Gliding Arc Plasma Discharge Conditions on Microbial, Physicochemical, and Sensory Properties of Shrimp ( Litopenaeus vannamei ): In Vivo and In Vitro Studies

The aim of this study was to determine the optimal conditions for gliding arc plasma using a response surface methodology and consider a low total mesophilic aerobic bacteria (TMAB) count, peroxide value (PV), color differences (Δ E ), and appropriate sensory properties of stored Pacific white shrimp (PWS; Litopenaeus vannamei ). A Box–Behnken design was used with three independent variables: argon gas (50–100%), treatment time (2–10 min), and sample distance (3–7 cm). Argon gas and treatment time significantly influenced TMAB, PV, ΔE, and sensory properties of the PWS, while sample distance had less effect.
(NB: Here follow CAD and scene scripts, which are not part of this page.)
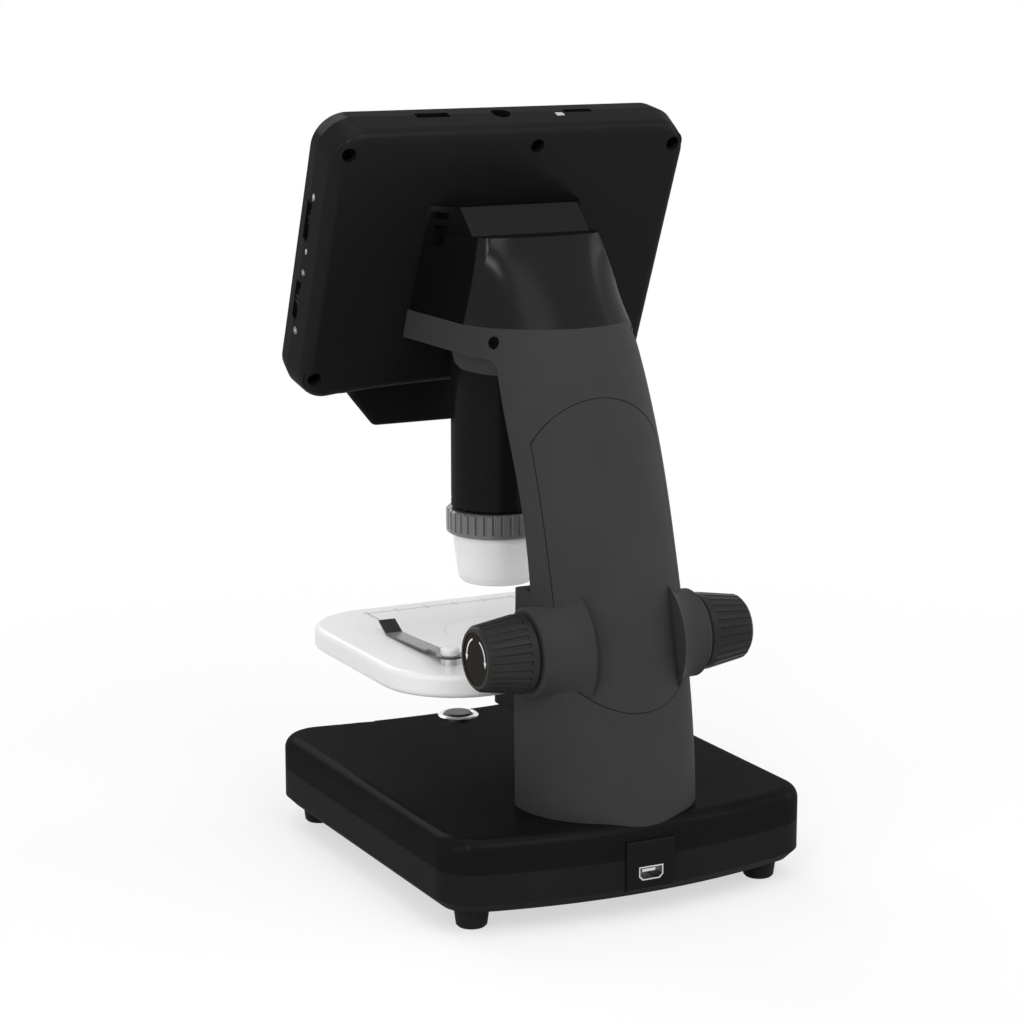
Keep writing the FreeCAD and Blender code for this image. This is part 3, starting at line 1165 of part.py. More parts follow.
def make_housing_fittings():
    screws = []
    cross_d = WELL_DEPTH - 1
    for x, z in screw_places():
        head = depth_rod(x, z, WELL_DEPTH - 1.6, CASE_SCREW_HEAD_R, 1.6)
        cross = depth_box(x - 1.3, x + 1.3, 0, cross_d, z - SCREW_CROSS, z + SCREW_CROSS)
        cross = cross.fuse(depth_box(x - SCREW_CROSS, x + SCREW_CROSS, 0, cross_d, z - 1.3, z + 1.3))
        screws.append(lean(head.cut(cross).fuse(depth_rod(x, z, WELL_DEPTH, CASE_SCREW_R, CASE_SCREW_L))))
    save("rear_screws", *screws)

    board = depth_box(-BOARD_HALF_W, BOARD_HALF_W, BOARD_DEPTH, BOARD_FRONT, BOARD_BOTTOM, BOARD_TOP)
    board = board.cut(depth_rod(WELL_MID_X, WELL_MID_Z, 0, CASE_BOSS_R + RUN_GAP, 20))
    save("main_board", lean(board))

    mid = LCD_SPLIT
    deep = 2 * mid - BOARD_FRONT
    low = SOCKET_LOW
    top = SOCKET_TOP
    cable = depth_box(CABLE_X0 - 0.8, CABLE_X1 + 0.8, BOARD_FRONT, deep, low, top)
    cable = cable.cut(depth_box(CABLE_X0 + 0.4, CABLE_X1 - 0.4, mid - 1.2, mid + 1.2, low + 2, FAR))
    tongue = depth_box(CABLE_X0 + 1.6, CABLE_X1 - 1.6, mid - 0.2, mid + 0.5, low + 1, top - 1)
    save("cable_socket", lean(cable.fuse(tongue)))
    jack = depth_box(JACK_X - JACK_BODY_R, JACK_X + JACK_BODY_R, BOARD_FRONT, deep, low, top)
    save("av_jack", lean(jack.cut(rod(JACK_X, -mid, low + 1, JACK_BORE_R, FAR))))
    card = depth_box(CARD_X0 - 1.2, CARD_X1 + 1.2, BOARD_FRONT, mid + 1.6, low, top)
    card = card.cut(depth_box(CARD_X0 + 0.3, CARD_X1 - 0.3, mid - 0.5, mid + 0.5, low + 1.5, FAR))
    save("card_slot", lean(card))

    pots = []
    x = WHEEL_X
    wheel_d = mid - WHEEL_T / 2
    pot_d = wheel_d - RUN_GAP
    for name, z in (("upper_thumb_wheel", WHEEL_UPPER_Z), ("lower_thumb_wheel", WHEEL_LOWER_Z)):
        wheel = depth_rod(x, z, wheel_d, WHEEL_R, WHEEL_T)
        wheel = wheel.cut(depth_rod(x, z, wheel_d - 1, WHEEL_PIN_R + SHAFT_GAP, WHEEL_T + 2))
        notches = []
        for k in range(WHEEL_NOTCHES):
            angle = 2 * math.pi * k / WHEEL_NOTCHES
            at_x = x + WHEEL_R * math.cos(angle)
            notches.append(depth_rod(at_x, z + WHEEL_R * math.sin(angle), wheel_d - 1, 0.4, WHEEL_T + 2))
        save(name, lean(wheel.cut(notches)))
        pot = depth_box(x - 4.5, x + 3.5, LCD_WALL, pot_d, z - 4, z + 4)
        pin = depth_rod(x, z, pot_d - 0.5, WHEEL_PIN_R, WHEEL_T + RUN_GAP + 1)
        collar = depth_rod(x, z, pot_d - 0.5, 2.0, 0.5 + RUN_GAP - SHAFT_GAP)
        pots.append(lean(pot.fuse([pin, collar])))
    save("wheel_pots", *pots)


os.makedirs("parts", exist_ok=True)
make_base_shells()
make_base_fittings()
make_power_button()
make_column()
make_front_cover()
make_focus_drive()
make_carriage()
make_stage()
make_clips()
make_barrel()
make_rear_shell()
make_front_bezel()
make_housing_fittings()
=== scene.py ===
import math

import bmesh
import bpy
from mathutils import Matrix, Vector
from mathutils.bvhtree import BVHTree


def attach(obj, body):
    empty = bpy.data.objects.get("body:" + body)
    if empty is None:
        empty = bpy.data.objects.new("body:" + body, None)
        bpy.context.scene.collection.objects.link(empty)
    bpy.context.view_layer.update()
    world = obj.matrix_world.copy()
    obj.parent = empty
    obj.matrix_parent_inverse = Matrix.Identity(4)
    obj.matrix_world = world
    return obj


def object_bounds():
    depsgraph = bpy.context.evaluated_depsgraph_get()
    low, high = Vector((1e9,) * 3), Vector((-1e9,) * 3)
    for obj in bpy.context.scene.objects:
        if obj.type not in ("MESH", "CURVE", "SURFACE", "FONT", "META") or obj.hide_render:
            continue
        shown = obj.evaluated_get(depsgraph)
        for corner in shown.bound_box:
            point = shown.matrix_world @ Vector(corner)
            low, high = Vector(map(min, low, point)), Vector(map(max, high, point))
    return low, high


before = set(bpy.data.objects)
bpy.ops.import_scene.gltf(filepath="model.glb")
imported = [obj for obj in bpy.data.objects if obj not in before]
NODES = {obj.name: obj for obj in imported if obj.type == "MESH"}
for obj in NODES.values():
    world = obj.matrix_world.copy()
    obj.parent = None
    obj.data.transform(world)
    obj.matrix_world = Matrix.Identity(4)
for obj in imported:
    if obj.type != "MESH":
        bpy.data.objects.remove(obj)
cad_low, cad_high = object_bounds()
MM = 0.001

# The screen housing leans back by this angle, about this point.
LEAN = math.radians(22)
HOUSING_POINT = Vector((0, -26.87 * MM, 174 * MM))

# The photograph's camera.
CAMERA_PLACE = (0.37425, 0.71699, 0.26937)
CAMERA_TURN = (math.radians(78.38), 0, math.radians(152.94))
CAMERA_LENS = 99.14
CAMERA_SENSOR = 36.0

WHITE = (1, 1, 1, 1)


# ---- camera ----

camera_data = bpy.data.cameras.new("photo_camera")
camera_data.lens = CAMERA_LENS
camera_data.sensor_width = CAMERA_SENSOR
camera_data.clip_start = 0.01
camera_data.clip_end = 100
camera = bpy.data.objects.new("photo_camera", camera_data)
camera.location = CAMERA_PLACE
camera.rotation_euler = CAMERA_TURN
bpy.context.scene.collection.objects.link(camera)
bpy.context.scene.camera = camera
bpy.context.scene.view_settings.view_transform = "Standard"


# ---- node helpers ----

class Tree:
    """A material's node tree with short calls for what every material here needs."""

    TITLES = {"ior": "IOR", "specular": "Specular IOR Level"}

    def __init__(self, name):
        self.material = bpy.data.materials.new(name)
        self.material.use_nodes = True
        self.nodes = self.material.node_tree.nodes
        self.links = self.material.node_tree.links
        self.nodes.clear()
        self.out = self.nodes.new("ShaderNodeOutputMaterial")
        self.shader = self.nodes.new("ShaderNodeBsdfPrincipled")
        self.links.new(self.shader.outputs["BSDF"], self.out.inputs["Surface"])
        self.place = self.nodes.new("ShaderNodeTexCoord").outputs["Object"]

    def put(self, socket, value):
        """Links a socket, or sets a plain value."""
        if isinstance(value, bpy.types.NodeSocket):
            self.links.new(value, socket)
        else:
            socket.default_value = value

    def set(self, **values):
        """Sets inputs of the shader: coat_weight is its Coat Weight."""
        for key, value in values.items():
            title = self.TITLES.get(key, key.replace("_", " ").title())
            self.put(self.shader.inputs[title], value)
        return self

    def noise(self, scale, detail=3.0, rough=0.5, place=None, stretch=None):
        """Noise from 0 to 1; scale is in cells per metre."""
        if stretch:
            place = self.mapped(place or self.place, scale=stretch)
        node = self.nodes.new("ShaderNodeTexNoise")
        self.put(node.inputs["Vector"], place or self.place)
        node.inputs["Scale"].default_value = scale
        node.inputs["Detail"].default_value = detail
        node.inputs["Roughness"].default_value = rough
        return node.outputs["Fac"]

    def cells(self, scale, place=None, feature="F1"):
        node = self.nodes.new("ShaderNodeTexVoronoi")
        node.feature = feature
        self.put(node.inputs["Vector"], place or self.place)
        node.inputs["Scale"].default_value = scale
        return node.outputs["Distance"]

    def mapped(self, place, move=(0, 0, 0), turn=(0, 0, 0), scale=(1, 1, 1)):
        node = self.nodes.new("ShaderNodeMapping")
        self.put(node.inputs["Vector"], place)
        node.inputs["Location"].default_value = move
        node.inputs["Rotation"].default_value = turn
        node.inputs["Scale"].default_value = scale
        return node.outputs["Vector"]

    def parts(self, place=None):
        node = self.nodes.new("ShaderNodeSeparateXYZ")
        self.put(node.inputs[0], place or self.place)
        return node.outputs

    def math(self, kind, a, b=0.0, clamp=False):
        node = self.nodes.new("ShaderNodeMath")
        node.operation = kind
        node.use_clamp = clamp
        self.put(node.inputs[0], a)
        self.put(node.inputs[1], b)
        return node.outputs[0]

    def spread(self, value, low, high, start=0.0, end=1.0):
        """Maps start..end to low..high, held at both ends."""
        node = self.nodes.new("ShaderNodeMapRange")
        self.put(node.inputs["Value"], value)
        node.inputs["From Min"].default_value = start
        node.inputs["From Max"].default_value = end
        node.inputs["To Min"].default_value = low
        node.inputs["To Max"].default_value = high
        return node.outputs["Result"]

    def mix(self, amount, a, b):
        """A colour between a and b."""
        node = self.nodes.new("ShaderNodeMix")
        node.data_type = "RGBA"
        self.put(node.inputs[0], amount)
        self.put(node.inputs[6], a)
        self.put(node.inputs[7], b)
        return node.outputs[2]

    def blend(self, amount, a, b):
        """A number between a and b."""
        node = self.nodes.new("ShaderNodeMix")
        node.data_type = "FLOAT"
        self.put(node.inputs[0], amount)
        self.put(node.inputs[2], a)
        self.put(node.inputs[3], b)
        return node.outputs[0]

    def bump(self, height, depth_mm, strength=1.0, under=None):
        node = self.nodes.new("ShaderNodeBump")
        self.put(node.inputs["Height"], height)
        node.inputs["Distance"].default_value = depth_mm * MM
        node.inputs["Strength"].default_value = strength
        if under is not None:
            self.links.new(under, node.inputs["Normal"])
        return node.outputs["Normal"]

    def housing_place(self):
        """Object coordinates turned into the leaning screen housing's own axes."""
        turned = Matrix.Rotation(LEAN, 3, "X") @ -HOUSING_POINT
        return self.mapped(self.place, move=tuple(turned), turn=(LEAN, 0, 0))


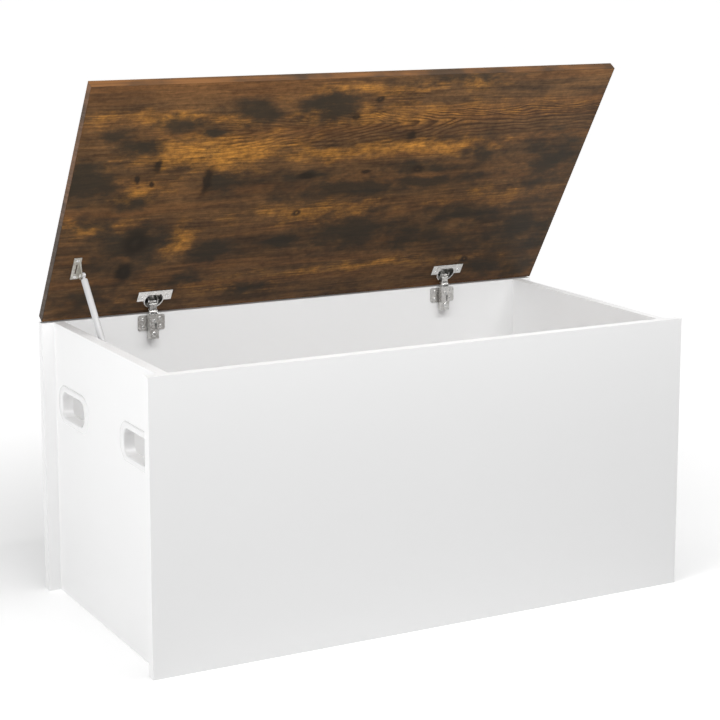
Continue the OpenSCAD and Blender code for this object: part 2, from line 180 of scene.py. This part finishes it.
def plated(name, colour, dark, roughness, cells=0.0):
    """Plated steel: slight clouds in tone and gloss, with painted shade in its hollows. cells adds
    galvanised flowers.
    """
    look = Shader(name, Metallic=1.0)
    mottle = look.noise(look.place, 160.0, 4.0, 0.55)
    rolled = look.noise(look.mapped(look.place, (1, 1, 2)), 420.0, 2.0)
    if cells:
        flower = look.add("TexVoronoi", {"Vector": look.place, "Scale": cells}).outputs["Color"]
        mottle = look.mix(0.35, mottle, look.add("RGBToBW", {"Color": flower}).outputs["Val"])
    open_metal = look.mix(look.fit(mottle, 0.25, 0.6), dark, colour)
    # Painted shade: where ambient occlusion within 7 mm finds other surfaces close by (creases, recesses,
    # between parts), the colour is darkened towards 0.40 of the dark tone.
    painted_hollow_shade = tuple(0.40 * value for value in dark[:3]) + (1,)
    occlusion_shade_mask = look.add("AmbientOcclusion", {"Distance": 7 * MM}, samples=8).outputs["AO"]
    look.colour(look.mix(look.fit(occlusion_shade_mask, 0.20, 0.85), painted_hollow_shade, open_metal))
    look.rough(look.fit(rolled, 0.25, 0.75, roughness - 0.04, roughness + 0.06))
    look.bump(rolled, 0.02, 0.00005)
    return look.material


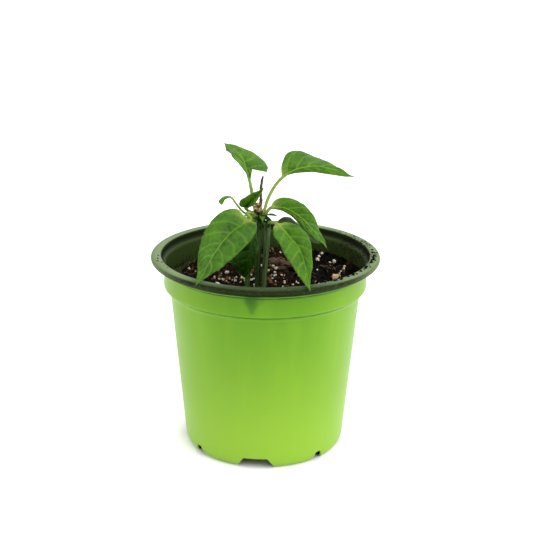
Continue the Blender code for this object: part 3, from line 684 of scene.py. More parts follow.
def leaf_skin(name, low, high, vein, under, stalk):
    """Leaf blade: two greens in soft patches, paler midrib, side veins and net, duller underside."""
    finish, tree, shader = new_finish(name)
    where = place(tree)
    along, across, rib = held(tree, "along"), held(tree, "across"), held(tree, "rib")
    waver = grain(tree, where, 9.0, 1.0)
    lines = use_group(tree, LEAF_VEINS, Along=along, Across=across, Waver=waver, Width=0.07)
    patches = use_group(tree, MOTTLE, Where=where, Large=120.0, Small=480.0, Contrast=1.7)["Mask"]
    colour = blend(tree, patches, low, high)
    net = node(tree, "TexVoronoi", where, feature="DISTANCE_TO_EDGE")
    net.inputs["Scale"].default_value = 480.0
    cells = net.outputs["Distance"]
    colour = blend(tree, stretch(tree, cells, 0.0, 0.09, 0.14, 0.0), colour, vein)
    colour = blend(tree, stretch(tree, lines["Between"], 0.0, 0.4, 0.2, 0.0), colour, vein)
    colour = blend(tree, maths(tree, "MULTIPLY", lines["Veins"], 0.3), colour, vein)
    fading = stretch(tree, along, 0.3, 1.0, 0.8, 0.4)
    colour = blend(tree, maths(tree, "MULTIPLY", stretch(tree, rib, 0.1, 0.8), fading), colour, vein)
    edge = stretch(tree, maths(tree, "ABSOLUTE", across), 0.95, 1.0, 0.0, 0.3)
    colour = blend(tree, edge, colour, low)
    colour = blend(tree, maths(tree, "MULTIPLY", held(tree, "under"), 0.75), colour, under)
    streaks = stretch(tree, grain(tree, where, 1.2, 3.0), 0.4, 0.7, 0.0, 0.35)
    bare = blend(tree, streaks, stalk, low)
    colour = blend(tree, stretch(tree, along, 0.0, 0.16, 1.0, 0.0), colour, bare)
    join(tree, colour, shader.inputs["Base Color"])
    join(tree, stretch(tree, patches, 0.0, 1.0, 0.42, 0.56), shader.inputs["Roughness"])
    skin = use_group(tree, FINE_SKIN, Where=where, Cells=1300.0, Softness=0.8)["Height"]
    quilt = stretch(tree, cells, 0.0, 0.35, 0.0, 0.8)
    raised = maths(tree, "ADD", maths(tree, "MULTIPLY", skin, 0.3), quilt)
    raised = maths(tree, "SUBTRACT", raised, maths(tree, "MULTIPLY", lines["Veins"], 0.9))
    join(tree, bumped(tree, raised, 0.55, 0.2), shader.inputs["Normal"])
    shader.inputs["Specular IOR Level"].default_value = 0.16
    shader.inputs["Subsurface Weight"].default_value = 0.3
    shader.inputs["Subsurface Radius"].default_value = (0.5, 0.8, 0.25)
    shader.inputs["Subsurface Scale"].default_value = 0.5 * MM
    return finish


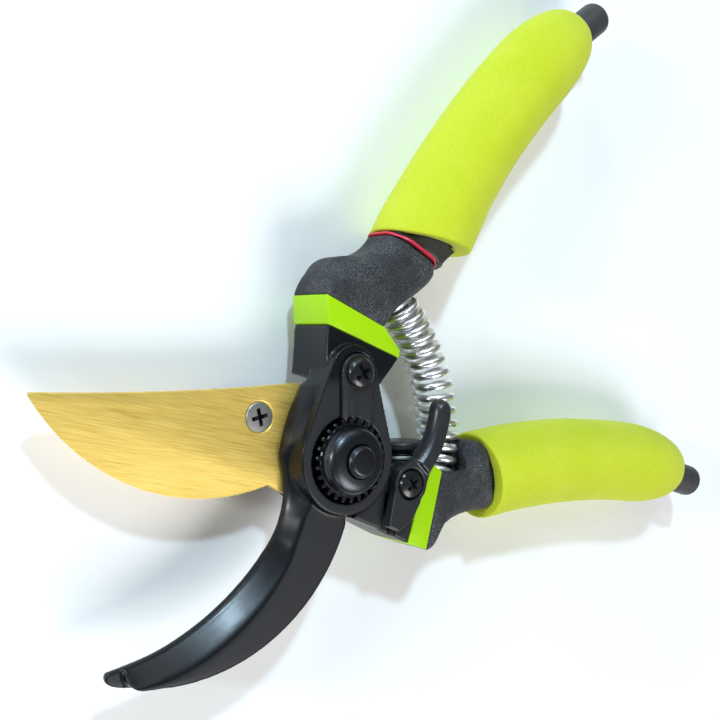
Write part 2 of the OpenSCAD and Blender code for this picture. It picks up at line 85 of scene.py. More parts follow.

A high concentration (100%) of argon gas in the plasma caused a decrease in TMAB (1.2 CFU/g) compared to low concentrations (50%) of argon gas (5.41 CFU/ml). Also, high concentrations of argon gas cause a decrease in PV and an enhancement in Δ E and in the sensory properties of the shrimp. The results show that the use of 94.15% argon gas for 7.10 min with a sample distance of 6.54 cm provides optional gliding arc plasma conditions of 76.3% desirability. Using these numbers while maintaining desirable properties in stored PWS caused an identical reduction of Escherichia coli , Staphylococcus aureus , Pseudomonas aeruginosa , and Proteus mirabilis under in vitro and in vivo conditions. In optimal conditions, concentrations of H 2 O 2 , nitrate, and nitrite in plasma-activated water (PAW) measured were 0.92 mM, 19.42 μM, and 9.62 μM respectively. Scanning electron microscopy (SEM) analysis demonstrated that optimized plasma can destroy the cells of Escherichia coli , Staphylococcus aureus , Pseudomonas aeruginosa , and Proteus mirabilis bacteria .